Comment cela se traduit-il ? Le pouvoir politique est perçu comme mauvais, donc on le diabolise plutôt que de le corriger ou de le mettre à l'épreuve. Cette dégradation mène au populisme. Cela est très fort chez les populations se sentant abandonnées par l'Etat. Vivant en marge de la société, où il y a une précarité réelle et une incompréhension du système tel qu'il fonctionne, elles veulent le mettre à la porte. Cela se traduit par le remplacement  des élus qui l'ont déçu. Cela ne procède plus d'un choix, mais d'une élimination. En Europe, des partis incarnent cette haine : on ne vote pas pour leur programme, mais parce qu'ils stigmatisent le pouvoir et l'immigration.
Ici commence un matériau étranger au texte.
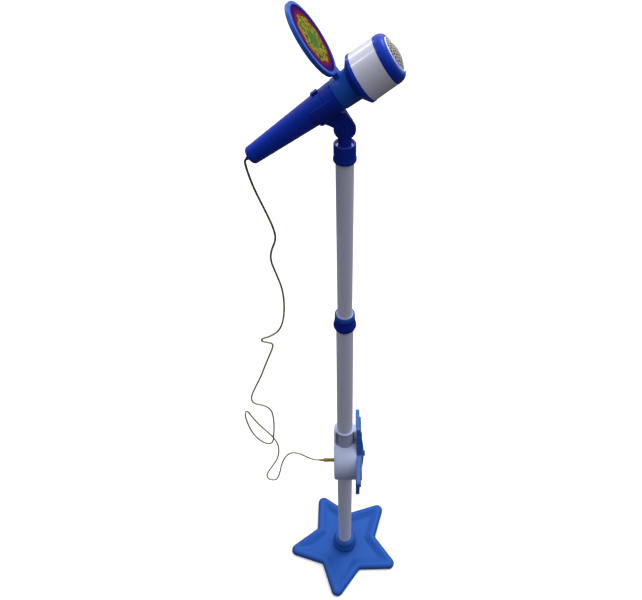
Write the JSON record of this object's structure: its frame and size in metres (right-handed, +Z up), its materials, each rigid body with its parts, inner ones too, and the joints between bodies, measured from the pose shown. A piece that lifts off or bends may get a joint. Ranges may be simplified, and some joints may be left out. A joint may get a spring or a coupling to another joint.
{
  "type": "toy microphone",
  "caption": "Toy microphone clipped to a telescopic floor stand with a star base, a star-fronted control box and a thin lead back to the box.",
  "frame": {"origin": "centre of the centre foot's underside, on the stand's axis", "axes": "+Z up along the stand, -Y towards the singer: the control panel and the microphone's head face -Y, and the microphone's pivot runs along X"},
  "size_m": [0.2196, 0.262, 1.0997],
  "materials": {
    "base_blue": "satin moulded plastic, mid blue",
    "panel_blue": "satin moulded plastic, bright blue",
    "deep_blue": "glossy moulded plastic, deep royal blue",
    "navy": "satin moulded plastic, navy blue",
    "light_blue": "satin moulded plastic, lighter blue",
    "pale_box": "satin moulded plastic, white with a blue cast",
    "tube_grey": "satin extruded plastic, silver grey",
    "sleeve_silver": "glossy plastic tube, silver white",
    "steel": "zinc-plated steel",
    "grille_metal": "perforated sheet metal",
    "bright_metal": "bright plated",
    "brass": "gold-plated brass",
    "plug_gold": "gold-coloured plastic",
    "cord_gold": "olive gold flexible PVC",
    "black_rubber": "soft rubber",
    "black_plastic": "matt moulded plastic",
    "foam": "open-cell foam",
    "board_green": "printed circuit board",
    "cell": "wrapped dry cell",
    "magnet": "ferrite and steel",
    "sticker": "printed film"
  },
  "bodies": {
    "stand": {"rubber_feet": "black_rubber", "base_cover": "base_blue", "base_screws": "steel", "base_weight": "magnet", "base_shell": "base_blue", "base_socket": "base_blue", "lower_tube": "tube_grey", "box_shell": "pale_box", "box_cover": "pale_box", "box_screws": "steel", "battery_tray": "black_plastic", "batteries": "cell", "battery_contacts": "bright_metal", "speaker_frame": "steel", "speaker_cone": "foam", "speaker_magnet": "magnet", "circuit_boards": "board_green", "jack_socket": "black_plastic", "power_switch_block": "black_plastic", "star_panel": "panel_blue", "speaker_grille": "panel_blue", "middle_tube": "tube_grey", "collar_bush": "pale_box", "cord_hanging": "cord_gold"},
    "panel_button": {"panel_button": "light_blue"},
    "power_switch": {"power_switch_knob": "black_plastic"},
    "battery_door": {"battery_door": "pale_box"},
    "jack_plug": {"plug_pin": "brass", "plug_body": "plug_gold", "plug_relief": "cord_gold", "cord_at_plug": "cord_gold"},
    "locking_collar": {"locking_collar": "navy"},
    "upper_mast": {"upper_tube": "tube_grey", "tube_stop": "black_plastic", "stem_seat": "black_plastic", "top_collar": "navy"},
    "swivel": {"swivel_stem": "navy", "cord_at_swivel": "cord_gold"},
    "clip": {"mic_clip": "navy", "pivot_bolt": "navy", "pivot_nut": "steel", "cord_at_clip": "cord_gold"},
    "microphone": {"handle_upper_shell": "deep_blue", "handle_lower_shell": "deep_blue", "handle_screws": "steel", "cord_grommet": "deep_blue", "switch_block": "black_plastic", "head_rear_shell": "deep_blue", "head_sleeve": "sleeve_silver", "head_front_ring": "deep_blue", "grille_ring": "bright_metal", "grille": "grille_metal", "windscreen_foam": "foam", "mic_capsule": "steel", "capsule_holder": "black_rubber", "cord_at_mic": "cord_gold"},
    "mic_switch": {"mic_switch_knob": "deep_blue"},
    "disc": {"neck_ring": "light_blue", "disc_plate": "light_blue", "disc_sticker": "sticker"}
  },
  "joints": [
    {"name": "panel_button_press", "type": "slide", "parent": "stand", "child": "panel_button", "axis": [0, 1, 0], "range_m": [0, 0.002], "stiffness_N_per_m": 300, "springref_m": -0.001},
    {"name": "power_switch_slide", "type": "slide", "parent": "stand", "child": "power_switch", "axis": [1, 0, 0], "range_m": [0, 0.0036]},
    {"name": "battery_door_lift", "type": "slide", "parent": "stand", "child": "battery_door", "axis": [0, 1, 0], "range_m": [0, 0.02]},
    {"name": "plug_pull", "type": "slide", "parent": "stand", "child": "jack_plug", "axis": [0, 1, 0], "range_m": [0, 0.018], "deforming": ["cord_at_plug"]},
    {"name": "collar_twist", "type": "hinge", "parent": "stand", "child": "locking_collar", "pos_m": [0, 0, 0.715], "axis": [0, 0, 1], "range_deg": [0, 60]},
    {"name": "height_slide", "type": "slide", "parent": "stand", "child": "upper_mast", "axis": [0, 0, 1], "range_m": [-0.15, 0.05], "deforming": ["cord_hanging"]},
    {"name": "stem_swivel", "type": "hinge", "parent": "upper_mast", "child": "swivel", "pos_m": [0, 0, 0.972], "axis": [0, 0, 1], "range_deg": [-90, 90], "deforming": ["cord_at_swivel"]},
    {"name": "clip_tilt", "type": "hinge", "parent": "swivel", "child": "clip", "pos_m": [0, 0, 0.9907], "axis": [-1, 0, 0], "range_deg": [-60, 45], "deforming": ["cord_at_clip"]},
    {"name": "mic_pull", "type": "slide", "parent": "clip", "child": "microphone", "axis": [0, -0.8103, 0.5859], "range_m": [0, 0.11], "deforming": ["cord_at_mic"]},
    {"name": "mic_switch_slide", "type": "slide", "parent": "microphone", "child": "mic_switch", "axis": [0, -0.8103, 0.5859], "range_m": [0, 0.003]},
    {"name": "disc_turn", "type": "hinge", "parent": "microphone", "child": "disc", "pos_m": [0, 0.0943, 0.9593], "axis": [0, -0.8103, 0.5859], "range_deg": [-90, 90]}
  ]
}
Ce discours ne fait que prendre en charge ce rejet, il redouble donc le problème.

L’avènement de la "contre-démocratie" est lu comme une "relativisation du fait institutionnel et des questions constitutionnelles", dans la mesure où la souveraineté du peuple viendrait dorénavant s’incarner non plus seulement dans la figure de l’électeur, mais dans celle de l’acteur de la société civile, via cet ensemble de nouvelles pratiques de défiance

Certains pensent que les politiques sont différents d'eux, qu'ils ignorent leurs problèmes. Il y a alors une demande contradictoire. L'électeur veut que le politique lui ressemble, mais qu'il soit capable de gouverner. Pour représenter le citoyen, le politique doit trouver un langage qui donne sens à la vie des gens. Le langage politique ne parvient pas à décrire le réel et à le modifier.

Cela n’est possible que  si distance entre politiques et citoyens est réduite. Le citoyen est réaliste, il sait qu'après avoir voté son travail n'est pas fini. Il a intérêt à être électeur et contrôleur. Il faut muscler les formes de défiance positive, civique, associative, voire les institutionnaliser. La démocratie ne peut pas être intermittente. L'établissement de jurys citoyens, afin de connaître l'avis de la population sur le pouvoir tel qu'il est exercé, est une piste. Internet offre un accès illimité à la prise de parole, mais il ne produit pas de sens commun. C'est à la fois la démocratie absolue et l'impolitique absolu. Il dissémine, alors que la politique doit cristalliser et trancher.